## CHALLENGE
Repeat each record below exactly as given.

## EXTRACTED ENTRIES
****************

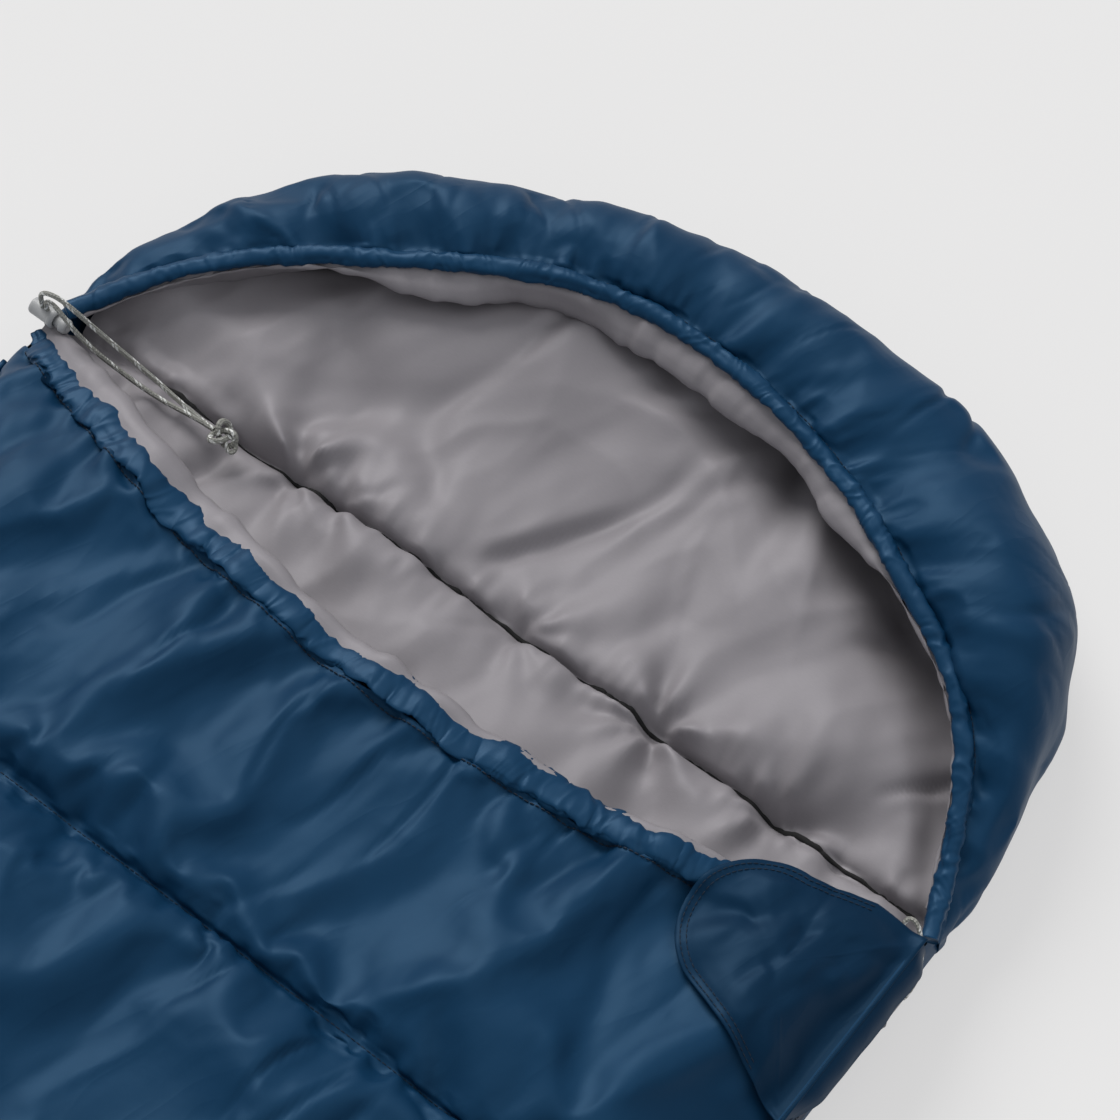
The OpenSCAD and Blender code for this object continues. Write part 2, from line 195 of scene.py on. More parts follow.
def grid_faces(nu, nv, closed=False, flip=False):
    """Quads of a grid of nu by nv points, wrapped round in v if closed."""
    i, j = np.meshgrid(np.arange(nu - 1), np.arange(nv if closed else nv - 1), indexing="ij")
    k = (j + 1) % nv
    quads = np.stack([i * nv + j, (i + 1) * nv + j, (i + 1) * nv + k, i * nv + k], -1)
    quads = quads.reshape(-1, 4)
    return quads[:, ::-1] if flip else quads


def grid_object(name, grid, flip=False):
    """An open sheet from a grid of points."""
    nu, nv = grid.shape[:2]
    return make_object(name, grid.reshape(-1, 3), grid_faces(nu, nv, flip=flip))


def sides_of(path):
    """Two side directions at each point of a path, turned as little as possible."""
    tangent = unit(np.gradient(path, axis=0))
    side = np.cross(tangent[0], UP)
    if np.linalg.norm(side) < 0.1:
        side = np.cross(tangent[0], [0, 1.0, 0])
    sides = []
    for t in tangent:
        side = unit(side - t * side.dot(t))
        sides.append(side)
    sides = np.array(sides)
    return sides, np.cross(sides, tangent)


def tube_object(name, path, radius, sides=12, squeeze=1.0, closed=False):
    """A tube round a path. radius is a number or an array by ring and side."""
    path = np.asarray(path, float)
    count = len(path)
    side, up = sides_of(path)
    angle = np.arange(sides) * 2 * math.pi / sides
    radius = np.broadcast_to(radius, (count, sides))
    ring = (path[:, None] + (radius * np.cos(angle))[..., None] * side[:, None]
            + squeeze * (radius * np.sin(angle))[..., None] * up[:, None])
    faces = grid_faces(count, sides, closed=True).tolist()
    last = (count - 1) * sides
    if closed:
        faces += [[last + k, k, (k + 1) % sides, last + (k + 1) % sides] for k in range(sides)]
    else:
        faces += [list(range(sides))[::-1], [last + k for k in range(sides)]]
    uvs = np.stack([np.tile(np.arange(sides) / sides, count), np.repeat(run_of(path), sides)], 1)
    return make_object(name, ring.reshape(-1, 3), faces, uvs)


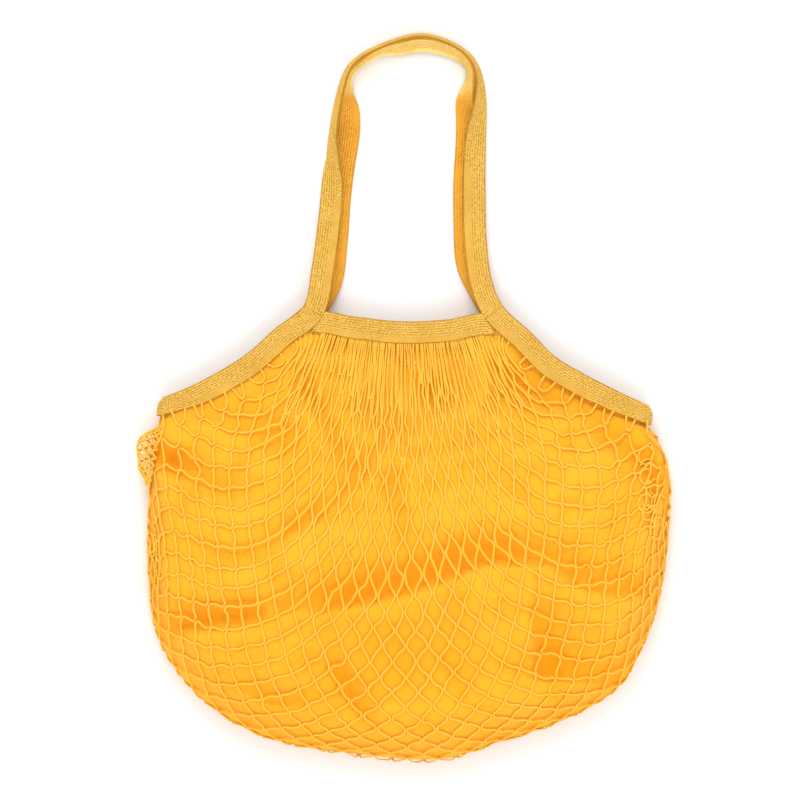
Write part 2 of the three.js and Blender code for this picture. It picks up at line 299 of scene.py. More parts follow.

****************

## ANSWER TO THE PROBLEM
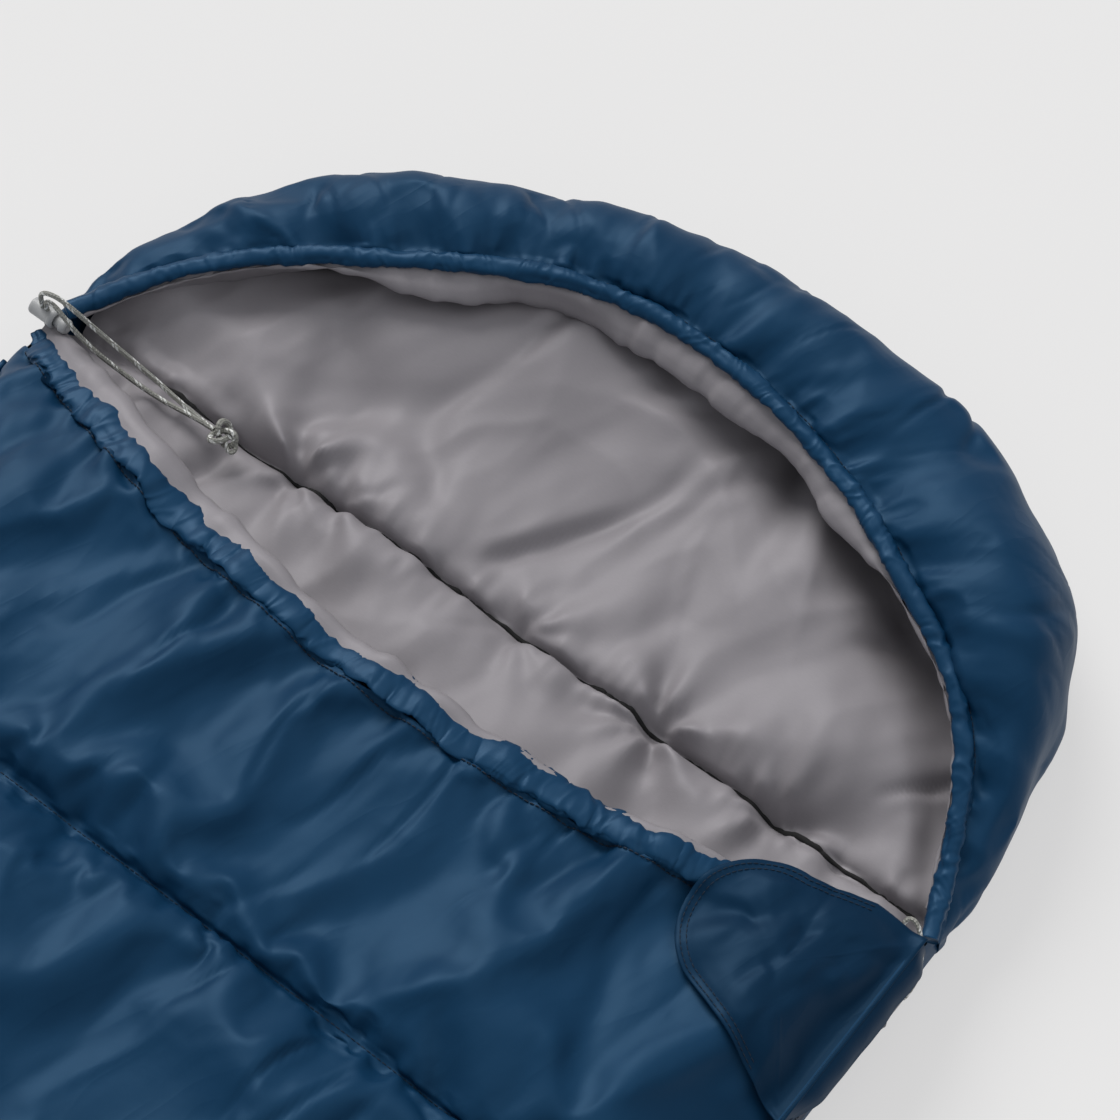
The OpenSCAD and Blender code for this object continues. Write part 2, from line 195 of scene.py on. More parts follow.
def grid_faces(nu, nv, closed=False, flip=False):
    """Quads of a grid of nu by nv points, wrapped round in v if closed."""
    i, j = np.meshgrid(np.arange(nu - 1), np.arange(nv if closed else nv - 1), indexing="ij")
    k = (j + 1) % nv
    quads = np.stack([i * nv + j, (i + 1) * nv + j, (i + 1) * nv + k, i * nv + k], -1)
    quads = quads.reshape(-1, 4)
    return quads[:, ::-1] if flip else quads


def grid_object(name, grid, flip=False):
    """An open sheet from a grid of points."""
    nu, nv = grid.shape[:2]
    return make_object(name, grid.reshape(-1, 3), grid_faces(nu, nv, flip=flip))


def sides_of(path):
    """Two side directions at each point of a path, turned as little as possible."""
    tangent = unit(np.gradient(path, axis=0))
    side = np.cross(tangent[0], UP)
    if np.linalg.norm(side) < 0.1:
        side = np.cross(tangent[0], [0, 1.0, 0])
    sides = []
    for t in tangent:
        side = unit(side - t * side.dot(t))
        sides.append(side)
    sides = np.array(sides)
    return sides, np.cross(sides, tangent)


def tube_object(name, path, radius, sides=12, squeeze=1.0, closed=False):
    """A tube round a path. radius is a number or an array by ring and side."""
    path = np.asarray(path, float)
    count = len(path)
    side, up = sides_of(path)
    angle = np.arange(sides) * 2 * math.pi / sides
    radius = np.broadcast_to(radius, (count, sides))
    ring = (path[:, None] + (radius * np.cos(angle))[..., None] * side[:, None]
            + squeeze * (radius * np.sin(angle))[..., None] * up[:, None])
    faces = grid_faces(count, sides, closed=True).tolist()
    last = (count - 1) * sides
    if closed:
        faces += [[last + k, k, (k + 1) % sides, last + (k + 1) % sides] for k in range(sides)]
    else:
        faces += [list(range(sides))[::-1], [last + k for k in range(sides)]]
    uvs = np.stack([np.tile(np.arange(sides) / sides, count), np.repeat(run_of(path), sides)], 1)
    return make_object(name, ring.reshape(-1, 3), faces, uvs)


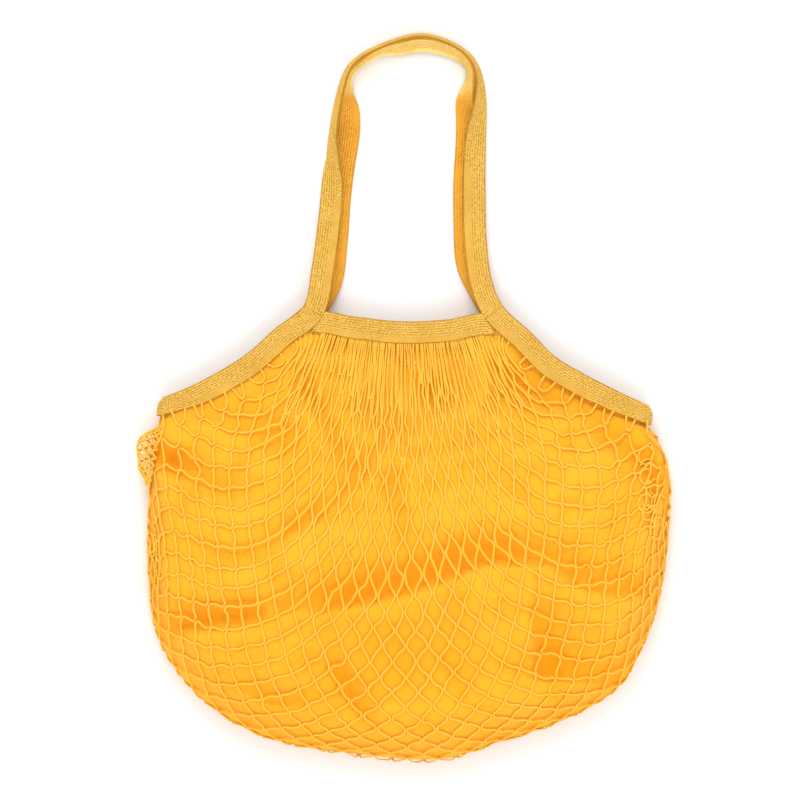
Write part 2 of the three.js and Blender code for this picture. It picks up at line 299 of scene.py. More parts follow.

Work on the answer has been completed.